As defendants, Landis named: Armstrong; team director Johan Bruyneel; the team’s holding company, Tailwind Sports; the team’s one-time owner, Thom Weisel; Stapleton; Knaggs; and Capital Sports and Entertainment—the agency Stapleton and Knaggs co-founded and which for a time controlled the team.
The federal government joined the suit in 2013, but only partly, declining to name Knaggs, Stapleton, CSE, and Weisel as defendants. Last June, Weisel was dismissed as a defendant. He is so far the only defendant to be let out of the case.*
#2 What’s the False Claims Act?
The False Claims Act is a federal statute designed to protect the federal government from fraud by private contractors. It’s also known as Qui Tam or the federal whistleblower law.
The government can bring its own suit, but the False Claims Act also allows a private citizen to bring legal action on behalf of the government and claim a portion of the damages if he wins. That’s designed to encourage a whistleblower with knowledge of fraud to come forward. Many False Claims Act cases start with private whistleblower suits.
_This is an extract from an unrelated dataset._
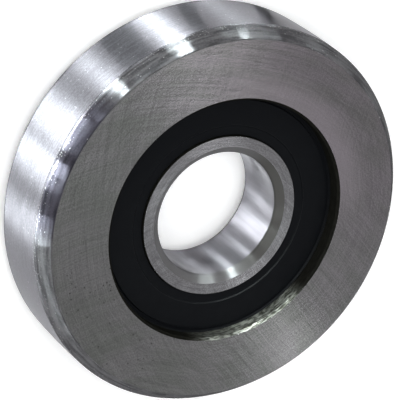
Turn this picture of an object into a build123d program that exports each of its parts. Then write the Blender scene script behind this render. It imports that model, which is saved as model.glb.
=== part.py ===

The federal government can decide whether to intervene or join the case. That’s usually a major development when it happens, because it brings the federal government’s considerable resources and legal expertise to bear. It also adds a measure of validity to what would otherwise just be a case between two private parties.
In Landis v. Armstrong, the government didn’t intervene in 2013 when it came to Stapleton, Knaggs, CSE, and Weisel. But it reserved its right to do so later. Federal law permits the government to join part of a False Claims Act case, without invalidating the part it did not join. However, intervention does give the federal government control over parts of the case it did not join, including dismissal of defendants.
#3 What’s at Stake?
Under the False Claims Act, damages are high. The law allows for damage awards up to three times the original amount of fraud, plus legal expenses. In the USPS case, the Postal Service invested more than $30 million in sponsorship of the team from 1999 to 2004. So damages could theoretically be in the $100 million range, at their max.
The defendants, including Armstrong, would be collectively liable for those damages. But the number of defendants depends on who wins the case. If Landis wins his action, then all the defendants are liable. If the government wins—but Landis can’t make the case that all the defendants are responsible—then the damages are limited to the defendants named by the government: Armstrong, Bruyneel, and Tailwind Sports. And because Tailwind Sports is out of business, it comes down to Armstrong and Bruyneel.
Note that a False Claims Act is purely a civil action. There is no possibility of jail time. In 2012, U.S. District Attorney André Birotte, Jr. declined to bring charges in a federal grand jury investigation of Armstrong and his associates.
#4 Where’s the Case Now?
The parties are arguing over which parties are on the docket once the case goes to trial.
Armstrong’s previous request to be dismissed from the case was unsuccessful.
Last December, Knaggs and Stapleton (whom, you’ll remember, aren’t part of the governments action), reached a settlement with Landis in exchange for $600,000 to the government and $100,000 to Landis’s lawyer, Paul Scott. But the federal government objected to the settlement. Court filings by Knaggs and Stapleton’s attorneys suggest that the objection was designed to keep the pair as defendants, thus encouraging them to cooperate with the government’s case.
The federal judge upheld the objection and rejected the settlement agreement Thursday. Knaggs and Stapleton may appeal that judgment. The rejection has implications for settlement negotiations with other defendants as well.
#5 What Will Happen Next?
Here’s the basic legal theory in the Landis case: Armstrong and the rest of the defendants defrauded the federal government by doping and then covering it up. Doping is a form of cheating, which is against the rules of the sport, and the contract between Tailwind Sports and the USPS had clauses in it that would nullify the deal if the team violated USPS policies or ethical standards, what’s often called a “moral turpitude” clause.
Further, Landis argues that, had the USPS known about the doping, it would not have renewed its original sponsorship agreement. Doping wasn’t the only fraud—the cover-up is an issue, too.
Armstrong, on the other hand, argues that court filings suggest senior USPS officials knew (or should have known), that the team was doping. More specifically, Armstrong claims the USPS has valued the sponsorship deal at over $100 million when it comes to exposure, which would mean there are no damages to recoup.
The case does not have a hearing date yet. But most likely the outcome will hinge on settlement agreements with one or more of the defendants. As the federal government has made clear, those agreements must include a satisfactory level of cooperation. Unless that happens, all parties in the case will head toward trial.
Correction: Previously Outside reported that Weisel was still a defendant in the case.